I got a 96% on a world civ project about renaissance people whcih I'm very happy with because it took massive amounts of time to do. This week was basically us going over and over and over about the Crusades to the point where even me, as a history nerd with a focus on religious history, was tempted to fall asleep at times. Then we got assigned projects entitled 'POWER'(capitals needed), where we were divided into small groups and told to research the monarchies of powerful medieval civilizations. I got really lucky. Researcing about France is gonna be a ball! I reckon I got the most interesting one there, but I couldn't say for sure. I got out of Great Britain by the skin of my teeth. My teacher told my I could switch if I wanted to. For one, the freedom he gave me because of my nationality made me feel uncomfortable and alien. And two, I legitimately own half a dozen books on the British monarchy even though from a historical perspective, books simply listing monarchs are pretty dull. The nine-year-old me thought otherwise, it seems. Point being, I really should not be let anywhere near this part of history because I was just get sucked in and end up spending my days memorizing the entire British monarchy and stupid crap like that, and it'd just be bad and a waste of time and I'd get addicted. France sounds fun.
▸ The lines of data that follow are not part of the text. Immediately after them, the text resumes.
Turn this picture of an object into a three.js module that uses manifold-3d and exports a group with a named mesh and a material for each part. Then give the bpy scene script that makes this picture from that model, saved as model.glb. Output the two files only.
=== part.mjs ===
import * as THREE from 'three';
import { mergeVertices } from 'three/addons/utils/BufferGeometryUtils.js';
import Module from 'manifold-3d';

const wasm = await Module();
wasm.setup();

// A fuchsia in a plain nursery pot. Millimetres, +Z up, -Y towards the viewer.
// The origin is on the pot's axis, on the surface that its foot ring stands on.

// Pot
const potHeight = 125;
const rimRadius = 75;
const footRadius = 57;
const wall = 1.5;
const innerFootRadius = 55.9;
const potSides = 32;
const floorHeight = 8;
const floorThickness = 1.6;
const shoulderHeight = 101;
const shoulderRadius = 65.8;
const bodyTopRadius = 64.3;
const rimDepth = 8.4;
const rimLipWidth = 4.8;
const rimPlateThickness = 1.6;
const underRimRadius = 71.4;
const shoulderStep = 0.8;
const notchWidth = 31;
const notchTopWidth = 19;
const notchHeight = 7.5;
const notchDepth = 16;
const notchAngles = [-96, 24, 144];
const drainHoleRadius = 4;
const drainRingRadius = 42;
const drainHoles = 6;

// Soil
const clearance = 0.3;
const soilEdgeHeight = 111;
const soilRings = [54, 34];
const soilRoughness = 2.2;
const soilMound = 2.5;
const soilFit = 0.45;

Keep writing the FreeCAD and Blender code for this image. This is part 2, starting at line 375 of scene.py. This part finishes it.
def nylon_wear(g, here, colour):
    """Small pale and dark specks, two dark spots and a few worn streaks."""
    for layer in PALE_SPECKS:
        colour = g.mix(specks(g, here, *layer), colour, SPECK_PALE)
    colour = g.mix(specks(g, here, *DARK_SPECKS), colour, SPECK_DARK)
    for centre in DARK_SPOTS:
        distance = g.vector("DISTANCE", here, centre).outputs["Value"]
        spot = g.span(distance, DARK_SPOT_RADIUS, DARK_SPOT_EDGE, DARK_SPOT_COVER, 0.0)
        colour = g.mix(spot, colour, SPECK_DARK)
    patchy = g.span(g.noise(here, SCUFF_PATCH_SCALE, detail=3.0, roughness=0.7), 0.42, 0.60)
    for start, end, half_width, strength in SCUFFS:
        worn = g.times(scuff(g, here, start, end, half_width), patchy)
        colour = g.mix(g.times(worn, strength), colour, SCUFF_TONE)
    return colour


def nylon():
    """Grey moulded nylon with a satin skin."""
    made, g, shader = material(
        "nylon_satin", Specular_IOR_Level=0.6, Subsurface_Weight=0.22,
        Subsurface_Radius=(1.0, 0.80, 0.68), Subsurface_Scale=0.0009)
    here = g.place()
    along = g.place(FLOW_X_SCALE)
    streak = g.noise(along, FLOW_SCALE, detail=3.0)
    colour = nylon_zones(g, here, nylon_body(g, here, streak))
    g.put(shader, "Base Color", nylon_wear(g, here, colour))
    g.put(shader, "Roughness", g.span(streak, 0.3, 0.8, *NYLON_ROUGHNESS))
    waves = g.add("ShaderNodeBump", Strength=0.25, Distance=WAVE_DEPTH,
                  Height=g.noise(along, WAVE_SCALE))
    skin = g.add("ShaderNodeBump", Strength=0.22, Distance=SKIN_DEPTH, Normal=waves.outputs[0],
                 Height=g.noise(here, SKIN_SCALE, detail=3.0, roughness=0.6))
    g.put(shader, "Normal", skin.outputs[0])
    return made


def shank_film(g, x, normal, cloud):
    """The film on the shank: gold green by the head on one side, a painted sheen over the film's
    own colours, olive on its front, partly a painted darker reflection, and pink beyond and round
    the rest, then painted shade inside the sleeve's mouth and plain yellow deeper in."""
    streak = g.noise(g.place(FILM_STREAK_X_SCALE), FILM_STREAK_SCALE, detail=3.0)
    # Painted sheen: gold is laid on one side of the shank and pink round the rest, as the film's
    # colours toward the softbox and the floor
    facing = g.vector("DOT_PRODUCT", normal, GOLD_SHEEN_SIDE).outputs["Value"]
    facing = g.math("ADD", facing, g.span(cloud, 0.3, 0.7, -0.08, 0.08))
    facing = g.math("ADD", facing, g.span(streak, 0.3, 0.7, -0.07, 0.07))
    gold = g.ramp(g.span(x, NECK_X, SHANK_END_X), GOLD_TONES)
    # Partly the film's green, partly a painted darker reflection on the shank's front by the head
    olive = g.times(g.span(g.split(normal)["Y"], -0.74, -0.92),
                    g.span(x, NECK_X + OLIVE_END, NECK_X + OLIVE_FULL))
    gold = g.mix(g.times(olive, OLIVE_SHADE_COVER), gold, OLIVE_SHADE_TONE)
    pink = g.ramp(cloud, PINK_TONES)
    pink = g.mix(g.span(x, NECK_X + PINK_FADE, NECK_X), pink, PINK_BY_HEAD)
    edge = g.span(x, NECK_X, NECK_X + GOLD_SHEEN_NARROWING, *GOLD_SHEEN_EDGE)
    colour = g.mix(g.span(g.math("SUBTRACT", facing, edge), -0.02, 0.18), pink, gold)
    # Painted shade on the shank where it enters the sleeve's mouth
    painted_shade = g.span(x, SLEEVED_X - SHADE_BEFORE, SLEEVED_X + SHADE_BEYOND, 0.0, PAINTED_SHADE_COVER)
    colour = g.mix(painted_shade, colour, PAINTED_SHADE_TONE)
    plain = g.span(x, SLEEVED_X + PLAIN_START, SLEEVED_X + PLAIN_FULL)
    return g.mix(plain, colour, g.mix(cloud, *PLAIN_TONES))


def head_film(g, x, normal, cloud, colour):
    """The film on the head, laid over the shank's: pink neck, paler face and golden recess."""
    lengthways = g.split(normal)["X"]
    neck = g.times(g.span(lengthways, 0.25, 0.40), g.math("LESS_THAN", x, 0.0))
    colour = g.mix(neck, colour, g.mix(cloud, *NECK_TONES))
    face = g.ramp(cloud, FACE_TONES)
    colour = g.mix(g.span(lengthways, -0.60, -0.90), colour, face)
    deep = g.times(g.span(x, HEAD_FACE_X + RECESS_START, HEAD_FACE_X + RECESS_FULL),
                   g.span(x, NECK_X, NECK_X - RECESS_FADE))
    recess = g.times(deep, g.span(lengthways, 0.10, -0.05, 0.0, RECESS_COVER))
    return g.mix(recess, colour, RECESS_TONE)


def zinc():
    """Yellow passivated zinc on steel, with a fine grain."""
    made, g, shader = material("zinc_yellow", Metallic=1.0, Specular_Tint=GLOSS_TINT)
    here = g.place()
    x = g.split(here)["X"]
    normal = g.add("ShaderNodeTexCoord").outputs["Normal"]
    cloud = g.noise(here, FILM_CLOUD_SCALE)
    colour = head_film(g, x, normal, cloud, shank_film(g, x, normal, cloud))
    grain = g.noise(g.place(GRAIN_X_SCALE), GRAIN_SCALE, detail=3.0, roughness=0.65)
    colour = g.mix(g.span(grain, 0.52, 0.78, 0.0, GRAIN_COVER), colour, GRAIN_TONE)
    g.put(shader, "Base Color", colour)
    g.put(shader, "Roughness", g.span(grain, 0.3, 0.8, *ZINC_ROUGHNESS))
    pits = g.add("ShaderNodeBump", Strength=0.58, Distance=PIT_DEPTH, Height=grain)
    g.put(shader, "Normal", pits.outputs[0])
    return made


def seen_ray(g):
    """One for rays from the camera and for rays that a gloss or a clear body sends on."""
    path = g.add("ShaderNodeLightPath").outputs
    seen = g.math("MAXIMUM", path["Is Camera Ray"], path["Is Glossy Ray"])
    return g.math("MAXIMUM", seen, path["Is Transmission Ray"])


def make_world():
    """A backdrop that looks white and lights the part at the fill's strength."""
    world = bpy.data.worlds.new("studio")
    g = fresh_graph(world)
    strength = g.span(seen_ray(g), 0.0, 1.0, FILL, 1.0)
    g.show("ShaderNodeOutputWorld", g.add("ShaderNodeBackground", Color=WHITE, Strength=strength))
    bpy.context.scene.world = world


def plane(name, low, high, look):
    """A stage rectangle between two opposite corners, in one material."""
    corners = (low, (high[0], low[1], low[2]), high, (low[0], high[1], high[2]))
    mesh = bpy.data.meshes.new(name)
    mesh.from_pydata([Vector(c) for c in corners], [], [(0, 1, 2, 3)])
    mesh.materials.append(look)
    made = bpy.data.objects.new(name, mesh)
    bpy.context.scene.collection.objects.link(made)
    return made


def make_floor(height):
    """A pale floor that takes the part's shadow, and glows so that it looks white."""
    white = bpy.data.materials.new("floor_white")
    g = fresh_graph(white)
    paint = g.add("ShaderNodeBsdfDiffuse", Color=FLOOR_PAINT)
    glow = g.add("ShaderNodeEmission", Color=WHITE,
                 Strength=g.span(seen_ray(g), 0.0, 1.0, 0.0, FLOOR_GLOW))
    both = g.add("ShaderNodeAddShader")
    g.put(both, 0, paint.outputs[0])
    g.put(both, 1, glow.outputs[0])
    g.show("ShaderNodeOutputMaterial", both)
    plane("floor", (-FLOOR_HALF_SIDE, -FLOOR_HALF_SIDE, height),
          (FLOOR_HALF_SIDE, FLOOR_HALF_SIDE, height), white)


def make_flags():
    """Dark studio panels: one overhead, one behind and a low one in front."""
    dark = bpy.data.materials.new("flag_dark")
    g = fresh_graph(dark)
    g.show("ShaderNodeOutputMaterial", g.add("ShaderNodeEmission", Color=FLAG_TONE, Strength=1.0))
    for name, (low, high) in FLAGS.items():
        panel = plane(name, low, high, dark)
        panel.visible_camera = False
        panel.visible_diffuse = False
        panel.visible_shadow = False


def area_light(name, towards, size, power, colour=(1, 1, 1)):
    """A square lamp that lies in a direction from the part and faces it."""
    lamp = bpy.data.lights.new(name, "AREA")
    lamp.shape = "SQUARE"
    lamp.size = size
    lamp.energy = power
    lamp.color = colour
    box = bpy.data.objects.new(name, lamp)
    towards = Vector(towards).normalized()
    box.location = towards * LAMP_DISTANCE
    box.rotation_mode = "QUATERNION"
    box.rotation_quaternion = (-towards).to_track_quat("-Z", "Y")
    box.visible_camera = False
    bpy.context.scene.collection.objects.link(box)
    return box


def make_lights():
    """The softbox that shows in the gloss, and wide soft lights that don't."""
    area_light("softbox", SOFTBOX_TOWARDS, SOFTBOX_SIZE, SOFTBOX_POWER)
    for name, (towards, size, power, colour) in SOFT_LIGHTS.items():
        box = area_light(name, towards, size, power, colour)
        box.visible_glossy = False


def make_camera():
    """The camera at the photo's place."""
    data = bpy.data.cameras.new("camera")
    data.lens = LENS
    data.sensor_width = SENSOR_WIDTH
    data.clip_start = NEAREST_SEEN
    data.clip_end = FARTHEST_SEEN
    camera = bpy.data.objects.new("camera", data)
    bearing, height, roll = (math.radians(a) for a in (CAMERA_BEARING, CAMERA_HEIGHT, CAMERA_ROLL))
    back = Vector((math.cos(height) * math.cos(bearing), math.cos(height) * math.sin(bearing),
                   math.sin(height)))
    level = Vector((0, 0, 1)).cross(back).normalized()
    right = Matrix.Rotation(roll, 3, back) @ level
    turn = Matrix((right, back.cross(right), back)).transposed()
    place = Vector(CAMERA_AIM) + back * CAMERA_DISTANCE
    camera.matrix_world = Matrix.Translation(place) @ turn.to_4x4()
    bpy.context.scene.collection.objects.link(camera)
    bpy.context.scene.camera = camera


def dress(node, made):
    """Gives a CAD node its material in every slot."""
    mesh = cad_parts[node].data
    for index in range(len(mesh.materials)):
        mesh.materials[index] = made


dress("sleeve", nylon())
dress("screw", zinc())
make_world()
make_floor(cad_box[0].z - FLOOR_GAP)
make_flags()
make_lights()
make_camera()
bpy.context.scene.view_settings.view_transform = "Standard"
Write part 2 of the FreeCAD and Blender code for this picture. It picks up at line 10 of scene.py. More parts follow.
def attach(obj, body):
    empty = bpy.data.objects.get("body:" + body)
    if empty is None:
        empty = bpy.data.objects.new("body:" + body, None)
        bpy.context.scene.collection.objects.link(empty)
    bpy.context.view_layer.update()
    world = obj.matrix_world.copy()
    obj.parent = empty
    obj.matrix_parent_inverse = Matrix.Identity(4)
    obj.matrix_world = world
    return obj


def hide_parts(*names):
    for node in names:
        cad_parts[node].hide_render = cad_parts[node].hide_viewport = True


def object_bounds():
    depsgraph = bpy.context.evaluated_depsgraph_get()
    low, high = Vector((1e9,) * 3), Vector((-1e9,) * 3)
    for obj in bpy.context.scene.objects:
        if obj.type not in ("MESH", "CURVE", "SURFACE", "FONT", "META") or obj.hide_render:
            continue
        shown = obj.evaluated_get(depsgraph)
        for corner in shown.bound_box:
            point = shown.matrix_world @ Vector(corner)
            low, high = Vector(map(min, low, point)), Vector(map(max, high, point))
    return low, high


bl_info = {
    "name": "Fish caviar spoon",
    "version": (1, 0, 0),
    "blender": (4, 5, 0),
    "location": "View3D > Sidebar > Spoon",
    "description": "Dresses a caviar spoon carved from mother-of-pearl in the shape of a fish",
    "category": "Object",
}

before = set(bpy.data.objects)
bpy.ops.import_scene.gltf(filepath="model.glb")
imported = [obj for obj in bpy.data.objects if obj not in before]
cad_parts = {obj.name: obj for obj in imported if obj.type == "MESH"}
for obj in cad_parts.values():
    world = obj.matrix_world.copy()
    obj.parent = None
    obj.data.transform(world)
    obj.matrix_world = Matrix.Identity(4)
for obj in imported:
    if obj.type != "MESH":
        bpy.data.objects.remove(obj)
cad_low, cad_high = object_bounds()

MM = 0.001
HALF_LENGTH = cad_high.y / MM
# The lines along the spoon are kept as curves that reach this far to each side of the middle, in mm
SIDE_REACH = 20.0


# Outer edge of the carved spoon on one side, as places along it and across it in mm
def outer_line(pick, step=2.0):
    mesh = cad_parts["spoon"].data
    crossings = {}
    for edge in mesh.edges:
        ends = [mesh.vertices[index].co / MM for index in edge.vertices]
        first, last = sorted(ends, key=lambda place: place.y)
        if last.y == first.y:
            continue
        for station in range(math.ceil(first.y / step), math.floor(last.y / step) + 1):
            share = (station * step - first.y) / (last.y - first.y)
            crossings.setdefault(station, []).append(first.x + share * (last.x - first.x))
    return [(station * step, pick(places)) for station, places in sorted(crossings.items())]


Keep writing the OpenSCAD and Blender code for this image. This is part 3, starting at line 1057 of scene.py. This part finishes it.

Oh yeah and we're drawing coats of arms, which is a nightmare times ten. I'll be glad to veer away from the European middle ages, actually. my teacher's a fun, decent, open-minded person but I don't like being singled-out when we're talking about the monarchy or government or whatnot. Don't get me wrong, many teachers do this and he's honestly one of the more knowledge on such matters, but it's still a tad frustrating. I know it's unavoidable, yeah. I shouldn't complain, I know.

the student teacher in English is completely inept at keeping the class under control. you know when you're doing grammar and you ask the class for an imperative sentence to use and their response is 'Suck this', that you're doing something wrong. Or when someone throws a calculator across the room. Deadly serious, it's funny but also pathetic. And now we're watching a movie? Wow, critical literary analysis indeed.

DOCTOR WHO. IN THREE WEEKS EXACTLY. OH MY GOD THE WORLD IS WONDERFUL. the new trailer looks wonderful. I'm a huge Whovian, you should know. I actually rather liked last year's series. I did have issues coming to terms with David Tennant being gone but I perservered...and matt smitth turned out to be rather good. as did Karen--I liked Amy. But no one beats Rose. I cannot, cannot get over series two no matter how hard I try. I took my Doctor Who waaaay too seriously in 5th grade. Unlike everyone else, I'm excited for the stuff about River. I never understood everyone's hate towards River...I'd take her over Amy any day, actually. Doctor Who reminds me of spring now, and warmth, and April vacation, and blogging. I loooove Doctor Who and cannot wait for its return.

Gonna go read and watch a movie late at night, hope the snow melts and all. Night.